La politica ideologica ha raggiunto il proprio acme, come è noto, nel Novecento, che non a caso è stato un secolo generalmente avverso alla democrazia e costellato di non poche e immani tragedie causate dal potere politico. Si obietterà: ma non è forse proprio il partito della Le Pen erede di quella tradizione? La prima considerazione da fare per rispondere a questa domanda concerne il ben noto doppio pesismo a cui spesso si assiste in queste faccende: perché alla destra non si vuol concedere ciò che è stato concesso alla sinistra, anch’essa in buona parte erede della deleteria politica novecentesca ma pienamente legittimata oggi a governare? Perché si è ammesso che solo essa si sia evoluta e abbia accettato le regole della democrazia?

Certo, che la sinistra abbia smussato col tempo i suoi conati rivoluzionari è un bene per tutti. Tuttavia; la democrazia, che è inclusiva per definizione, non dovrebbe gioire al solo fatto che altri attori, tenuti fuori dalla porta, oltrepassino ora l’uscio di casa? Ci si rende conto che non c’è nulla di più antidemocratico che erigere “cordoni sanitari”, come vorrebbe ancora fare Macron?

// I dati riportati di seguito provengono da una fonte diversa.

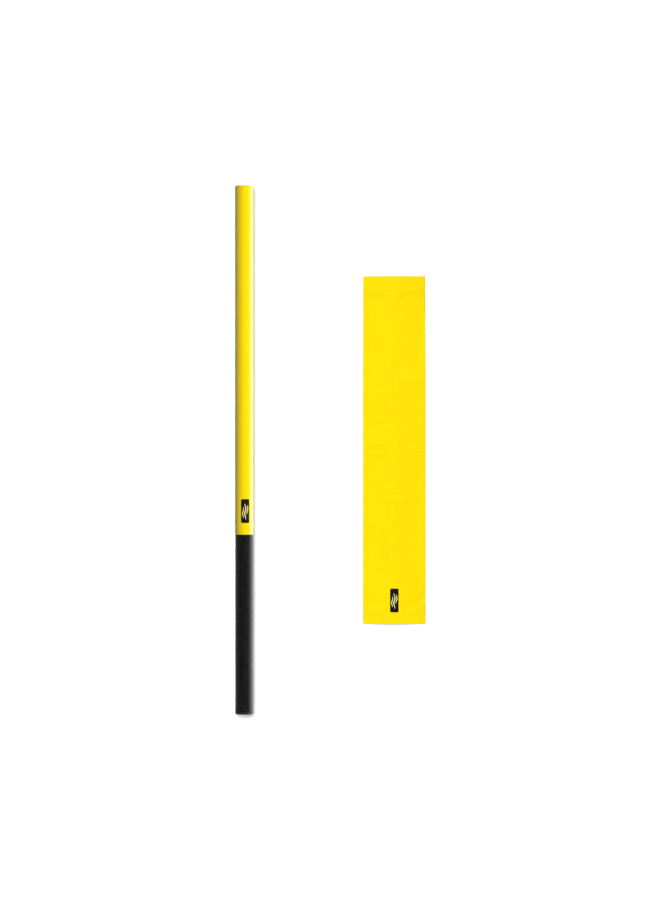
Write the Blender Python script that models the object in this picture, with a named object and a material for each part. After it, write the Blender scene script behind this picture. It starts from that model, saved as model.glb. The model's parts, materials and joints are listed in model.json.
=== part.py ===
"""Windsock with its telescopic pole, packed away and laid side by side on the ground.

The collapsed pole lies along +Y with its mouth at +Y and its grip at -Y.  The windsock
lies flat beside it on the +X side, mouth at +Y.  +Z is up, the ground is z = 0 and the
origin is under the middle of the whole layout.  Every length is in metres.

The pole's pieces are turned about the pole's own axis, which is local +Z of the empty
"pole": local z = 0 is the butt face and local z = POLE_LENGTH is the mouth.
"""

import math

import bmesh
import bpy

# ------------------------------------------------------------------ driving dimensions
POLE_LENGTH = 1.150         # collapsed, butt face to mouth
TUBE_RADIUS = 0.0200        # over the glossy outer jacket
GRIP_RADIUS = 0.0193        # the rubber grip is a little slimmer than the jacket
GRIP_TOP = 0.391            # grip's upper end, from the butt face
SOCK_LENGTH = 0.758         # mouth edge to tail edge
SOCK_FLAT_WIDTH = 0.138     # half the sock's circumference
SPACING = 0.327             # pole's axis to the sock's centre line
LABEL_WIDTH = 0.0186
LABEL_LENGTH = 0.052
LABEL_CORNER = 0.0030
LABEL_TO_GRIP = 0.0254      # label's lower edge above the grip
LABEL_TO_TAIL = 0.0251      # label's lower edge above the sock's tail edge
LABEL_TURN = 0.14           # the pole's label sits this many radians round to +X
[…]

Che ciò è soprattutto antidemocratico perché se ne infischia del giudizio espresso dagli elettori e di quello che è il sentimento comune a una parte maggioritaria del Paese?

 

 

In sostanza, si può dire che, se oggi esistono residui della precedente mentalità, essi sono rintracciabili soprattutto a sinistra o al centro, come l’ultimo “mai con” sta chiaramente a dimostrare. Che la più parte dei partiti che compongono quelle che vengono oggi spregiativamente chiamate “le destre” siano non solo coerentemente inseriti nel gioco democratico, ma abbiano una visione della politica assolutamente non ideologica è tanto evidente che solo una congenita “malafede” può metterlo in dubbio. Gli elettori se ne sono accorti e, essendo generalmente più saggi di chi vorrebbe parlare in loro vece, hanno premiato la destra in maniera massiccia, in occasione delle recenti elezioni europee ma anche in precedenti tornate elettorali nazionali. Lette oggi, a quasi due anni dall’insediamento del governo Meloni, le prese di posizione catastrofiste della vigilia sulle sorti della democrazia italiana sembrano a tutti semplicemente ridicole.

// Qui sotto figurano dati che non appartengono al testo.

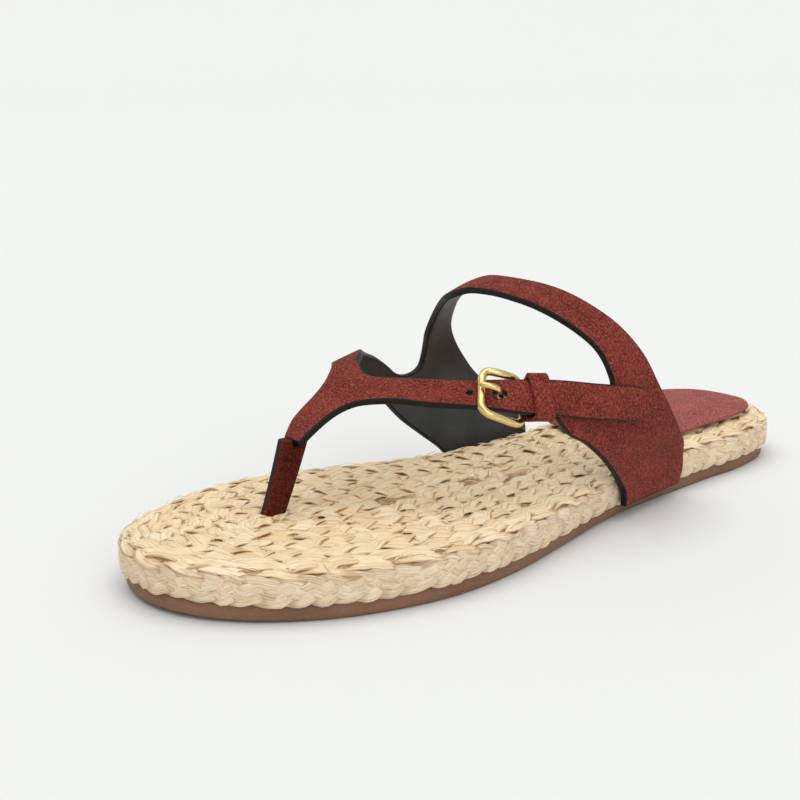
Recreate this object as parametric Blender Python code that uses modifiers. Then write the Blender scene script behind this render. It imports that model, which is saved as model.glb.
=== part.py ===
"""Woven flat thong sandal for the left foot, with a buckled strap, as an assembly of closed solids.

The toe points along -Y, the outer side of the foot is +X, and the sole stands on z = 0.
A point of the upper is given on the last by two shares: along, from the toe (0) to the heel (1),
and girth, from the inner edge of the sole (-1) over the instep (0) to the outer edge (1).
"""
import math

import bmesh
import bpy
import numpy as np
from mathutils.geometry import delaunay_2d_cdt

# Driving dimensions, in metres
LENGTH = 0.250
BALL_WIDTH = 0.0963
INSTEP_HEIGHT = 0.059
OUTSOLE_HEIGHT = 0.0048
SIDE_BRAID_HEIGHT = 0.0080
FOOTBED_HEIGHT = 0.0031
COIL_WIDTH = 0.0080
COIL_GROOVE = 0.0011
PLAIT_STEP = 0.0050
PLAIT_RELIEF = 0.00035
COIL_INSET = 0.0009
COIL_SLACK = 0.0004
COIL_SKIN = 0.0005
TOE_SPRING = 0.0015
SPRING_UNTIL = 0.17
ARCH_RISE = 0.0006
ARCH_FROM = 0.40
ARCH_UNTIL = 0.74
PAD_THICKNESS = 0.0015
PAD_CROWN = 0.0007
PAD_RIM = 0.0072
PAD_DOME = 0.012
PAD_FRONT_BOW = 0.003
WALL = 0.0022
STRAP_WIDTH = 0.0100
KEEPER_LENGTH = 0.0056
KEEPER_WALL = 0.0013
KEEPER_BEND = 0.0006
POST_WIDTH = 0.0090
POST_THICKNESS = 0.0042
POST_FOOT_WIDTH = 0.0070
POST_FOOT_THICKNESS = 0.0036
POST_ROUND = 0.0008
WIRE = 0.0024
PRONG = 0.0018
BUCKLE_CORNER = 0.0028
BUCKLE_EASE = 0.0010
BUCKLE_SET = -0.0005
BUCKLE_BOW = 0.0007
AWL_HOLE = 0.0018
PRONG_SLOT = 0.0036
TAB_MARGIN = 0.0006
TAB_OVERRUN = 0.0020
CLEARANCE = 0.0003
LAYER_GAP = 0.0004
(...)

Un’obiezione potrebbe sorgere a queste mie riflessioni: ammettere che in politica tutto sia possibile, anche quello che ieri non lo era, che perciò non bisogna "mai dire mai", non giustifica l’incoerenza e il trasformismo? Bisogna scansare ogni equivoco: la coerenza del politico si misura non in astratto, come fedeltà astorica a certe ideali, ma nella concreta capacità di testimoniare le sue idee nelle particolari condizioni storiche e tenendo conto dei rapporti di forza. Dare addosso a Eric Ciotti, il presidente dei Républicains, perché avrebbe “tradito” De Gaulle non fa i conti con la storia. Probabilmente il Generale, da coerente democratico qual era, nel mettere all’angolo un partito che oggi non c’è più, quello di Le Pen padre, auspicava proprio che prima o poi quell’elettorato allora "nostalgico" fosse riconquistato ad un progetto autenticamente conservatore. Se è così, la storia gli ha dato ragione.